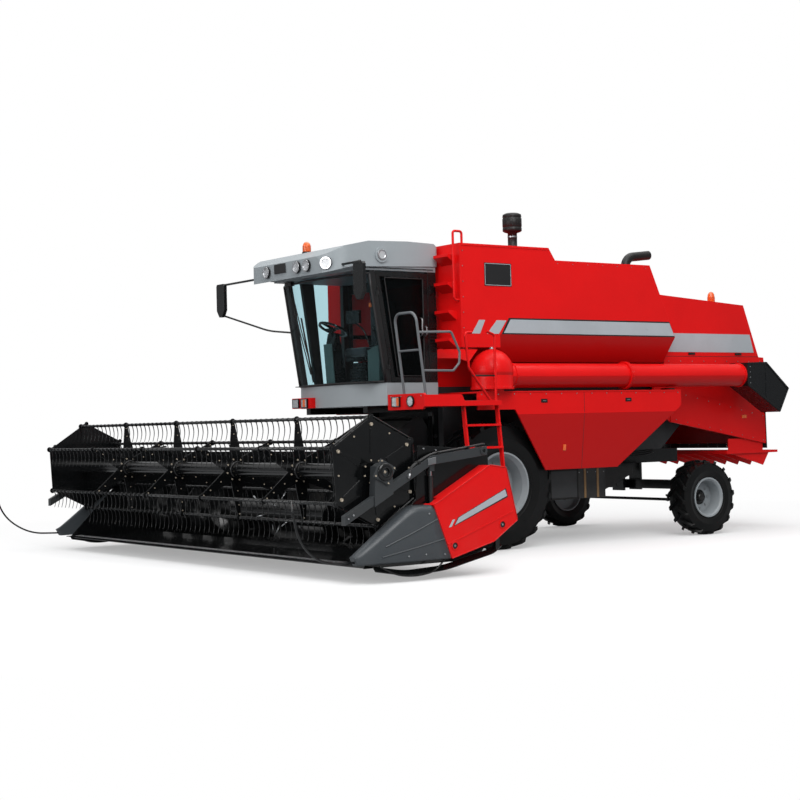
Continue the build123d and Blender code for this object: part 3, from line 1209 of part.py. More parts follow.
# Knife: back bar and its row of triangular sections, sliding over the guards.
KNIFE_BAR_W = 24
KNIFE_T = 6
with BuildPart() as knife:
    knife_line = [
        (-KNIFE_HALF + KNIFE_STROKE, at(KNIFE_Y + 60)), (KNIFE_HALF - KNIFE_STROKE, at(KNIFE_Y + 60)),
    ]
    for i in reversed(range(KNIFE_SECTIONS - 2)):
        x = (i + 0.5) * KNIFE_PITCH - KNIFE_HALF + KNIFE_STROKE
        knife_line += [
            (x + KNIFE_PITCH / 2, at(KNIFE_Y + 60 - KNIFE_BAR_W)), (x + 9, at(KNIFE_Y - 30)),
            (x - 9, at(KNIFE_Y - 30)),
        ]
    knife_line += [(-KNIFE_HALF + KNIFE_STROKE, at(KNIFE_Y + 60 - KNIFE_BAR_W))]
    with BuildSketch(Plane.XY.offset(GUARD_TOP + GAP)):
        Polygon(*knife_line, align=None)
    extrude(amount=KNIFE_T)
save(knife, "knife")

# Header auger: tube with right and left hand flights that meet before the opening, and
# the shaft stubs that turn in the end sheets.
FLIGHT_T = 8
FLIGHT_TURNS = 4.5
FLIGHT_END = INNER_HALF - 60
AUGER_STUB_R = 40
FLIGHT_ROOT = HEADER_AUGER_R - 2
with BuildPart() as flight:
    with BuildLine():
        Helix(pitch=FLIGHT_PITCH, height=FLIGHT_PITCH * FLIGHT_TURNS, radius=FLIGHT_ROOT)
    with BuildSketch(Plane.XZ):
        with Locations(((FLIGHT_ROOT + FLIGHT_R) / 2, 0)):
            Rectangle(FLIGHT_R - FLIGHT_ROOT, FLIGHT_T)
    sweep(is_frenet=True)
with BuildPart() as header_auger:
    with BuildSketch(across(INNER_HALF - 20)):
        with Locations((at(HEADER_AUGER_Y), HEADER_AUGER_Z)):
            Circle(HEADER_AUGER_R)
    extrude(amount=2 * (INNER_HALF - 20))
    with BuildSketch(across(INNER_HALF - GAP)):
        with Locations((at(HEADER_AUGER_Y), HEADER_AUGER_Z)):
            Circle(AUGER_STUB_R)
    extrude(amount=2 * (INNER_HALF - GAP))
    with Locations(Location((-FLIGHT_END, at(HEADER_AUGER_Y), HEADER_AUGER_Z), (0, 90, 0))):
        right_flight = add(flight.part)
    mirror(right_flight, about=Plane.YZ)
save(header_auger, "header_auger")

# Reel arms: bent box beams hinged on the end sheets, with the lugs of the cylinders.
REEL_LUG_X = REEL_LIFT_X + REEL_EYE_HALF + GAP
ARM_SLOPE = (ARM_BEND_Z - ARM_TIP_Z) / (ARM_BEND_Y - ARM_TIP_Y)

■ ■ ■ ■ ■

### WHAT THIS TASK INVOLVES
Repeat the whole listing exactly, keeping every line intact.

### FULL SOLUTION
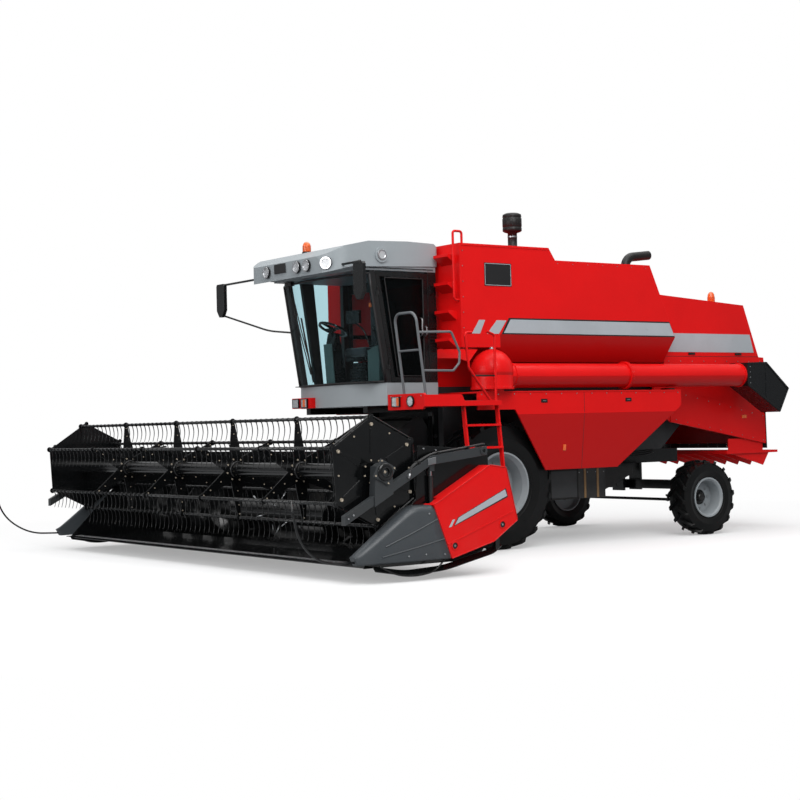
Continue the build123d and Blender code for this object: part 3, from line 1209 of part.py. More parts follow.
# Knife: back bar and its row of triangular sections, sliding over the guards.
KNIFE_BAR_W = 24
KNIFE_T = 6
with BuildPart() as knife:
    knife_line = [
        (-KNIFE_HALF + KNIFE_STROKE, at(KNIFE_Y + 60)), (KNIFE_HALF - KNIFE_STROKE, at(KNIFE_Y + 60)),
    ]
    for i in reversed(range(KNIFE_SECTIONS - 2)):
        x = (i + 0.5) * KNIFE_PITCH - KNIFE_HALF + KNIFE_STROKE
        knife_line += [
            (x + KNIFE_PITCH / 2, at(KNIFE_Y + 60 - KNIFE_BAR_W)), (x + 9, at(KNIFE_Y - 30)),
            (x - 9, at(KNIFE_Y - 30)),
        ]
    knife_line += [(-KNIFE_HALF + KNIFE_STROKE, at(KNIFE_Y + 60 - KNIFE_BAR_W))]
    with BuildSketch(Plane.XY.offset(GUARD_TOP + GAP)):
        Polygon(*knife_line, align=None)
    extrude(amount=KNIFE_T)
save(knife, "knife")

# Header auger: tube with right and left hand flights that meet before the opening, and
# the shaft stubs that turn in the end sheets.
FLIGHT_T = 8
FLIGHT_TURNS = 4.5
FLIGHT_END = INNER_HALF - 60
AUGER_STUB_R = 40
FLIGHT_ROOT = HEADER_AUGER_R - 2
with BuildPart() as flight:
    with BuildLine():
        Helix(pitch=FLIGHT_PITCH, height=FLIGHT_PITCH * FLIGHT_TURNS, radius=FLIGHT_ROOT)
    with BuildSketch(Plane.XZ):
        with Locations(((FLIGHT_ROOT + FLIGHT_R) / 2, 0)):
            Rectangle(FLIGHT_R - FLIGHT_ROOT, FLIGHT_T)
    sweep(is_frenet=True)
with BuildPart() as header_auger:
    with BuildSketch(across(INNER_HALF - 20)):
        with Locations((at(HEADER_AUGER_Y), HEADER_AUGER_Z)):
            Circle(HEADER_AUGER_R)
    extrude(amount=2 * (INNER_HALF - 20))
    with BuildSketch(across(INNER_HALF - GAP)):
        with Locations((at(HEADER_AUGER_Y), HEADER_AUGER_Z)):
            Circle(AUGER_STUB_R)
    extrude(amount=2 * (INNER_HALF - GAP))
    with Locations(Location((-FLIGHT_END, at(HEADER_AUGER_Y), HEADER_AUGER_Z), (0, 90, 0))):
        right_flight = add(flight.part)
    mirror(right_flight, about=Plane.YZ)
save(header_auger, "header_auger")

# Reel arms: bent box beams hinged on the end sheets, with the lugs of the cylinders.
REEL_LUG_X = REEL_LIFT_X + REEL_EYE_HALF + GAP
ARM_SLOPE = (ARM_BEND_Z - ARM_TIP_Z) / (ARM_BEND_Y - ARM_TIP_Y)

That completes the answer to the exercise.